Разговорившись до полного недержания, Горбачев упустил драгоценное в таких случаях время. Притихшая было партгосноменклатура постепенно осмотрелась, подняла голову и устроила ГКЧП (Государственный Комитет по Чрезвычайному Положению). Разбуженные горбачевской демагогией массы воспротивились этому и в августовском порыве 1991 г. смели обанкротившуюся властную надстройку, чем расчетливо воспользовался амбициозный конкурент М. Горбачева Б. Ельцин, фактически потом укравший победу у народа.

Многие, особенно упертые коммунисты, восприняли случившееся как контрреволюционный переворот. Но это не так!

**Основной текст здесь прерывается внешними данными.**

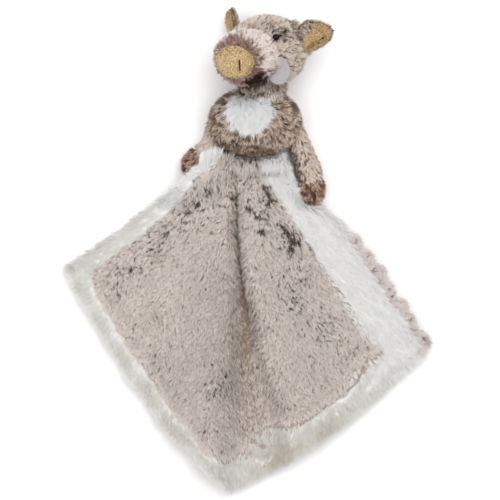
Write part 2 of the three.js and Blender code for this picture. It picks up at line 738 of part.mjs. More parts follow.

Откуда там было взяться антисоциалистическим силам при единой общенародной собственности? Ересь это! Состоялась не контрреволюция, как кажется, а самая настоящая Народно-демократическая революция, которую коммунисты, как мнимые выразители интересов народа, при своем правлении просто не допускали. А событие это, надо признать, – прогрессивного, а не регрессивного порядка! Она рассматривала вопрос не об укладе общества, как социалистическая – в 1917-м, а о способе управления. Диктатура или демократия – вот что ее заботило.

Народ, надо признать, настрадался не от социализма (в развитом виде его еще и не было), а от неверного, гнусного, антинаучного и античеловечного, командно-бюрократического, волевого руководства им.

Случилось то, что должно было случиться: не соответствующая базису надстройка, как учит марксизм, рано или поздно подвергается слому. То, о чем и думать не могли ученые мужи, массы проделали в три дня. В этой революции приняло участие огромное количество настоящих коммунистов. Если в некотором смысле они и были против социализма, но не с целью назад (в прошлое, в капитализм), а с целью продвижения вперед (в будущее), за его совершенствование, против данного: мерзкого, гнусно-подлого, вульгарно-чиновничьего, военно-казарменного социализма с диктатурой партийно-государственной номенклатуры.